Virginia Dwan championed Anastasi’s work and was protective of him. When asked about the unheralded influence of his work, she replies “the artists definitely saw it”. 

In late 1970, Anastasi participated in a Dwan Gallery group show called Language IV. Walter de Maria was represented in the exhibition with a Western Union telegram (see below) that he had sent Dwan, stating: “I urge you to consider closing the gallery and to consider world wide land operations.”6

Six months later, she capitulated to the idea. Dwan closed the space and Anastasi was without representation for sixteen years. 

“I continued to make work,” he told Thomas McEviley, "and I showed now and then in group shows, but it was tough. I was the last [type of artist] who should be without a gallery, and yet I wouldn’t go looking for one”. 

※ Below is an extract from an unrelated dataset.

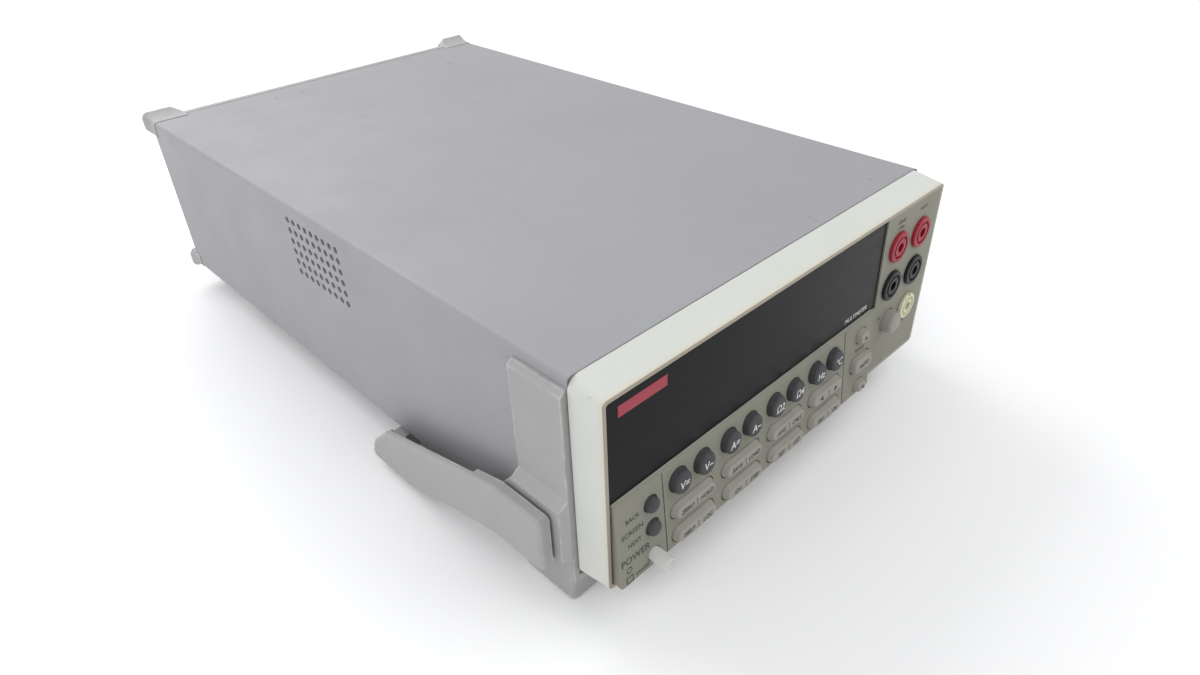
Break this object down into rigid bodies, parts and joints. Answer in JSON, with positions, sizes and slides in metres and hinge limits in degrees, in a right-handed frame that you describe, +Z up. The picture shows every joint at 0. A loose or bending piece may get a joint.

This lack of representation later in life undoubtedly diminished Anastasi’s chances of receiving wider exposure, possibly compounded by his lack of a distinctive signature style or medium. 

This Is Not My Signature is an essential overview of Anastasi’s life and work. It’s also a cautionary tale that it’s possible to win the race and still be viewed as an also-ran. 

The title is available from the publisher for € 40/ $ 45.00, here.






1. Anastasi’s work is entirely omitted from Lucy Lippard’s Six Years, which recounts the shift towards the “dematerialization of the art object from 1966 to 1972”.

2. Nota Bene is a Latin phrase used to indicate that special attention should be paid to something.

3. The dates of conceptual works are often controversial. I’ve spoken to many Fluxus artists who dispute the dates of works in Yoko Ono’s Grapefruit, for example. 

4. Lexier and Anastasi share many similar interests, from corners to tautologies to puzzles

5. In a 1990 interview Cage distinguished the works from surrealist automatism by clarifying "It’s not psychological; it’s physical.”

6. Walter De Maria’s telegram to Dwan dates back to 1968, but was first framed and exhibited as an artwork in 1970.